Un autre incident, un vrai scandale parlementaire, va montrer jusqu’à quel point le sénat s’était laissé envahir par un esprit désorganisateur. La chambre des députés avait fait des modifications importantes à un projet de réforme électorale approuvé par le sénat. Le projet amendé ayant été renvoyé à l’examen de la première chambre, ces modifications furent rejetées. La chambre des députés crut devoir maintenir sa résolution en l’appuyant par une majorité comprenant les deux tiers des voix, condition requise pour que l’insistance en pareil cas soit valable. Le projet n’était donc point encore passé à l’état de loi, puisque la sanction d’une partie du corps législatif lui manquait. On vit néanmoins la majorité ultra-conservatrice du sénat, ces mêmes hommes qui avaient professé jusqu’alors non pas seulement un légitime respect, mais un culte idolâtrique pour la constitution de 1833, proposer tout à coup la violation de cette œuvre, donner ainsi l’exemple le plus dangereux au milieu de la fermentation des esprits, le plus imprudent au point de vue de leurs propres intérêts. Ce projet, non encore adopté légalement, ils le présentèrent au président, en insistant pour qu’il le promulguât. La chambre des députés, comme on devait s’y attendre, protesta énergiquement contre cette tendance du sénat à envahir tous les pouvoirs nationaux. Le président, bien entendu, refusa de s’associer au petit coup d’état des pelucones, et il me semble qu’il a rendu un vrai service à l’aristocratie sénatoriale, en évitant un précédent qui plus tard eût été infailliblement retourné contre elle.

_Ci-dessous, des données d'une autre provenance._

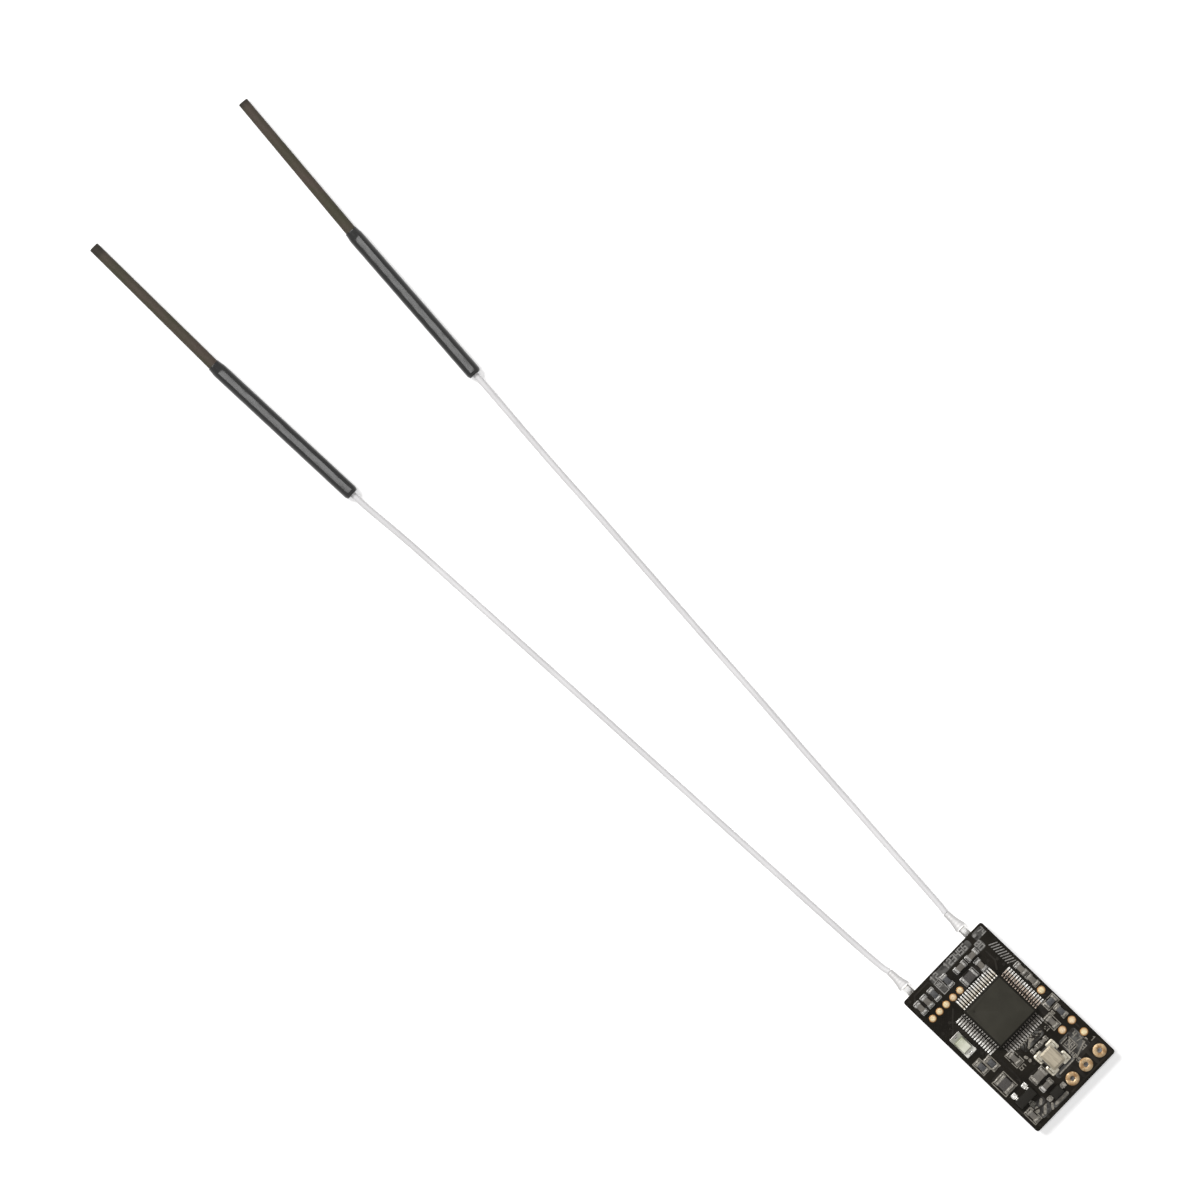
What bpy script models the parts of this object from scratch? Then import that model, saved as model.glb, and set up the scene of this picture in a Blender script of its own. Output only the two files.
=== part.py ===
"""A micro radio control receiver: a small black circuit board with its parts, and two micro coax
cables that leave its short edge and end in sleeve antennas.

Frame: metres, +Z up. The origin lies on the surface that the receiver stands on, under the middle
of the board. +X runs along the board, away from the cables.
"""

import math

import bmesh
import bpy
from mathutils import Matrix, Vector

MM = 0.001

# The board and how it stands
BOARD_LENGTH = 24.3 * MM
BOARD_WIDTH = 14.6 * MM
BOARD_THICKNESS = 0.8 * MM
BOARD_CORNER = 0.35 * MM
STAND_OFF = 1.25 * MM  # from the surface to the board's underside
SEAT_GAP = 0.01 * MM  # the film of solder or glue under a part
REST_GAP = 0.01 * MM  # between the surface and what lies on it beside the board's own feet

# Plated holes, in a row along one short edge
HOLE_PITCH = 2.54 * MM
HOLE_COUNT = 3
HOLE_BORE = 0.64 * MM
HOLE_RING = 1.85 * MM
PLATING = 0.07 * MM
RING_HEIGHT = 0.05 * MM
BARREL_CLEARANCE = 0.02 * MM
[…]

L’opposition dans l’ordre parlementaire n’était représentée que par l’élément pelucon. Au contraire, dans la presse et dans les cercles politiques, les adversaires du pouvoir appartenaient en majorité au parti libéral. Il faut connaître la signification historique de ces mots au Chili[1] pour apprécier tout ce qu’il y a d’imprévu et d’anormal dans une pareille confraternité ; mais la passion politique

  1. Au Chili, on donne le nom de libéraux aux progressistes exaltés et aventureux qui ont engagé la lutte révolutionnaire de 1851. Si l’on conservait à ce mot le sens restreint et modéré que nous lui attribuons en Europe, on pourrait dire qu’au Chili à part les adhérens au jésuitisme tout le monde est libéral.